Dalam insiden tersebut, empat tersangka telah ditetapkan oleh pihak kepolisian. Aksi kekerasan ini tidak hanya meresahkan, tetapi juga mengundang rasa prihatin dari masyarakat. Mengingat, olahraga seharusnya menjadi ajang yang mempererat persaudaraan, bukan sebaliknya.

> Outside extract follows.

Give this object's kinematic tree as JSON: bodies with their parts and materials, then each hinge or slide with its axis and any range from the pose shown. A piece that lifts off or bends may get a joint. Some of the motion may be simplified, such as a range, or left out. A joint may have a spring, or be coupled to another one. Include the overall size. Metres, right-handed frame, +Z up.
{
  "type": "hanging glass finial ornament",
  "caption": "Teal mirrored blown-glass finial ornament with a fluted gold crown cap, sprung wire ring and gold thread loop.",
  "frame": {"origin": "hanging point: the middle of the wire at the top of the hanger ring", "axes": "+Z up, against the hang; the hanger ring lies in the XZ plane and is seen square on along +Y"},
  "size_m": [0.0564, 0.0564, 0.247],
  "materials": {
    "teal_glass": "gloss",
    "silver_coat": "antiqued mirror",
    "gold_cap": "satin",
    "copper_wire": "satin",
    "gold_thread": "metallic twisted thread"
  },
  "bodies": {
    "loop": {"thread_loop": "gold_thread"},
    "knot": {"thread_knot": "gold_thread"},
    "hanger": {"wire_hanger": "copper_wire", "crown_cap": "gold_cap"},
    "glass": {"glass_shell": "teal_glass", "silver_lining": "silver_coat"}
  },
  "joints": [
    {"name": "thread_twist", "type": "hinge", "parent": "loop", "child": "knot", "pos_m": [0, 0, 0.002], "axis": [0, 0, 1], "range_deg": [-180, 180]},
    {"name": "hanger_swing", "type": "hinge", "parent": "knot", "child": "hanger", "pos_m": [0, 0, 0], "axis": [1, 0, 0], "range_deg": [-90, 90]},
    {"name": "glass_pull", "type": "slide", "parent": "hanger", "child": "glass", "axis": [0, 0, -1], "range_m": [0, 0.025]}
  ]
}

Analisis Kejadian dan Tindak Lanjut Hukum
Pihak kepolisian, melalui Wakapolres Metro Jakarta Pusat, AKBP Budi Prasetya, menjelaskan aksi kekerasan ini dilakukan dengan cara yang sangat brutal dan terorganisir. Tindakan tersebut melanggar Pasal 170 KUHP yang mengatur tentang kekerasan secara bersama-sama. Ancaman hukuman yang dihadapi bisa mencapai lima tahun enam bulan penjara.
Berdasarkan keterangan yang diberikan, korban saat itu tengah beristirahat bersama teman-temannya ketika sekelompok orang yang merupakan suporter dari CURVA SUD GARUDA datang menyerang mereka. Menurut pengakuan Budi, serangan terjadi secara tiba-tiba tanpa alasan yang jelas. Hal ini menunjukkan bahwa aksi kekerasan sering kali dipicu oleh emosi yang tidak terkontrol, yang tentunya sangat merugikan semua pihak, terutama para suporter yang datang untuk menikmati pertandingan.

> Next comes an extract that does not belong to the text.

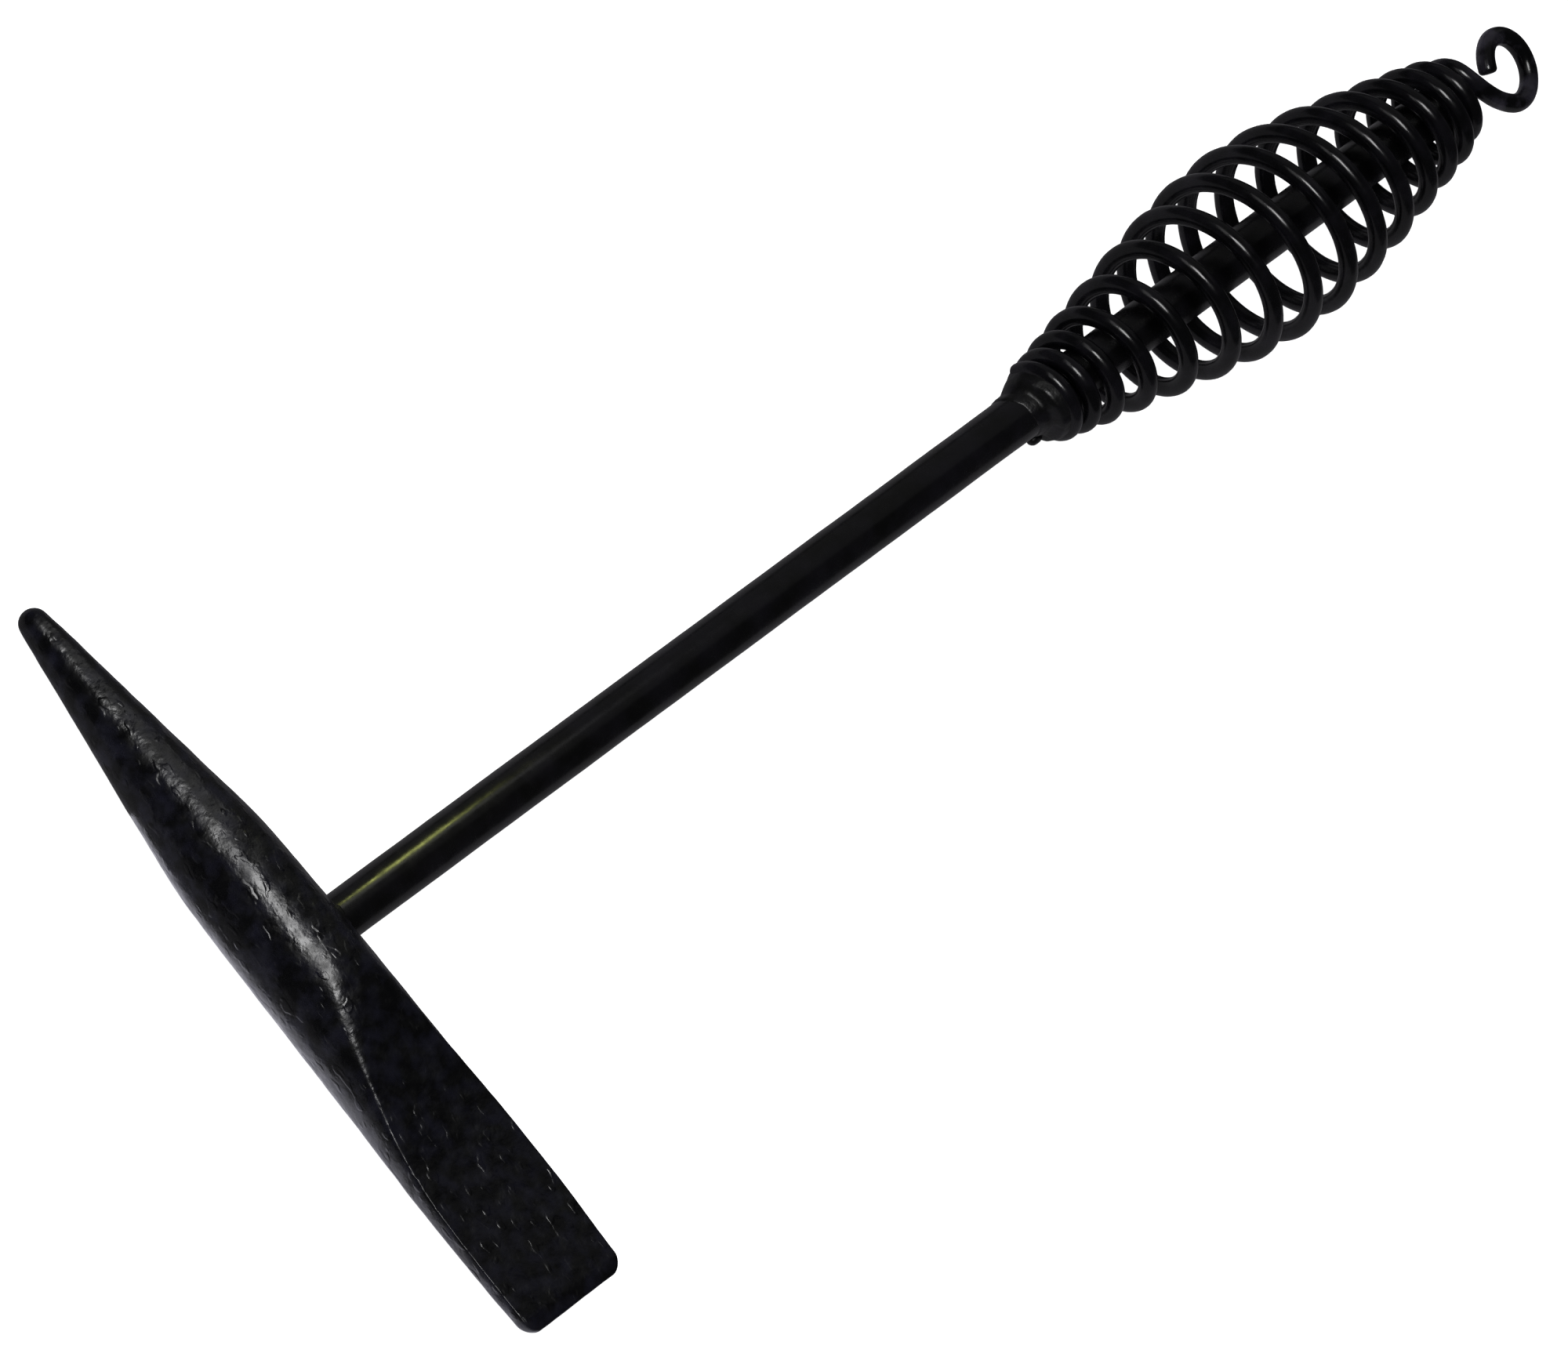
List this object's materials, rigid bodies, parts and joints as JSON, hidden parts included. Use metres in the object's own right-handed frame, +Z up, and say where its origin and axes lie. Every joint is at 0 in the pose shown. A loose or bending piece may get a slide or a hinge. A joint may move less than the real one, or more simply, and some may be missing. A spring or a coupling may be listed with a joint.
{
  "type": "chipping hammer",
  "caption": "All-steel chipping hammer with a pointed and a chisel end, a round rod and a barrel-shaped wound wire grip that ends in a hanging ring.",
  "frame": {"origin": "on the surface that the hammer lies on, under the middle of its box", "axes": "+X along the rod from the head to the hanging ring, +Y towards the head's point, +Z up from the surface"},
  "size_m": [0.3084, 0.134, 0.0325],
  "materials": {
    "forging_enamel": "black semi-gloss enamel over a forged skin",
    "rod_enamel": "black semi-gloss enamel over drawn bar",
    "wire_enamel": "black semi-gloss enamel over spring wire",
    "weld_enamel": "black semi-gloss enamel over weld bead"
  },
  "bodies": {
    "root": {"head": "forging_enamel", "rod": "rod_enamel", "grip_spring": "wire_enamel", "head_weld": "weld_enamel", "front_spring_weld": "weld_enamel", "front_tack_weld": "weld_enamel", "rear_spring_weld": "weld_enamel"}
  },
  "joints": []
}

Menciptakan Lingkungan Sepak Bola yang Aman
Dari segi keamanan, insiden ini menggugah kesadaran akan pentingnya prosedur pengawasan dan pengamanan di arena sepak bola. PSSI, melalui petugas keamanan, menyatakan bahwa semua alat visual seperti spanduk maupun alat musik harus didaftarkan terlebih dahulu. Ini menunjukkan betapa pentingnya koordinasi antara pihak keamanan dan suporter untuk mencegah kejadian serupa di masa mendatang.

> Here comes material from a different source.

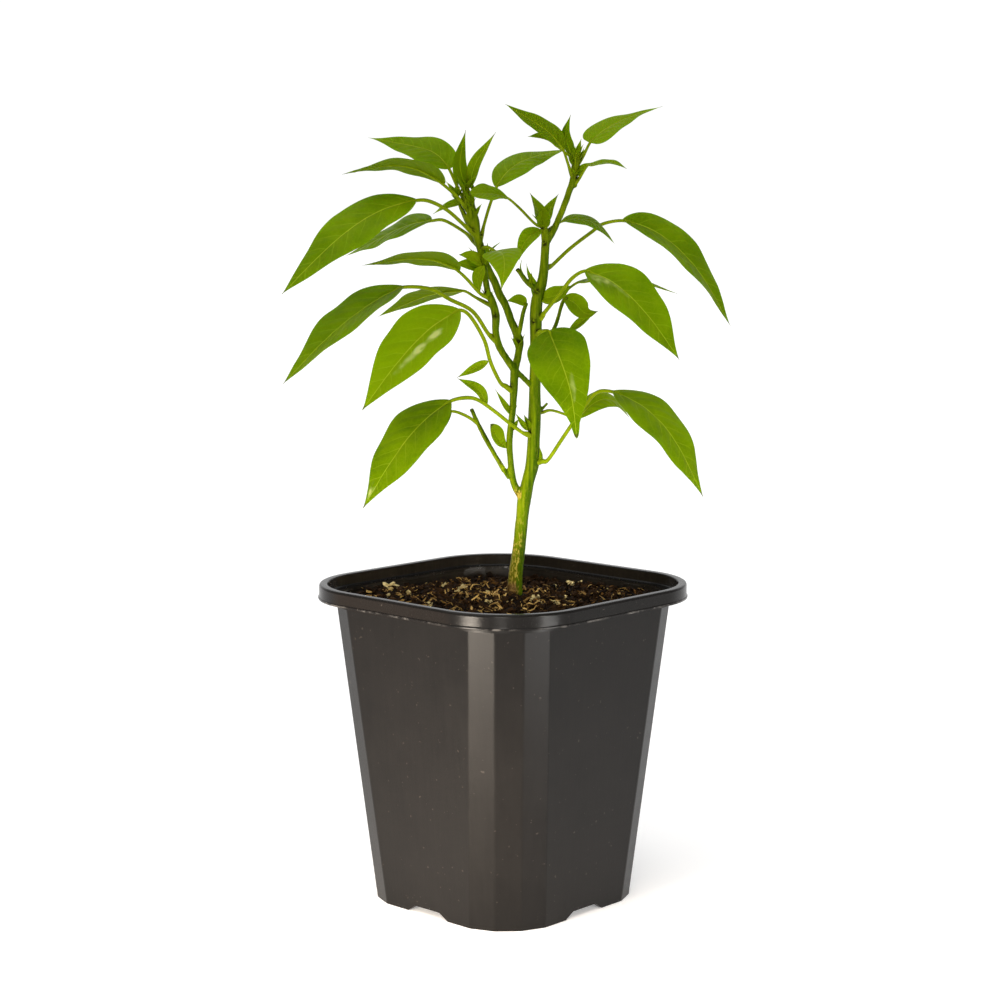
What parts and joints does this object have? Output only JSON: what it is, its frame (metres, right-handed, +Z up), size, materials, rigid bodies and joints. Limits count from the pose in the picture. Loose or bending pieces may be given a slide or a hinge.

Aksi kekerasan ini juga menggambarkan perlunya edukasi bagi suporter tentang pentingnya menjunjung tinggi sportivitas. Pertandingan olahraga seharusnya menjadi ajang yang membawa kebahagiaan dan bukan kekerasan. Oleh karena itu, semua pihak harus berperan aktif dalam menciptakan suasana yang kondusif saat pertandingan berlangsung.
Polres Metro Jakarta Pusat mengimbau agar para pendukung Timnas Indonesia tidak terpancing emosi, dan tetap menjunjung tinggi nilai fair play. Hal ini penting agar olahraga dapat dijadikan sarana untuk mempererat hubungan antar individu, bukan menjadi penyebab perpecahan.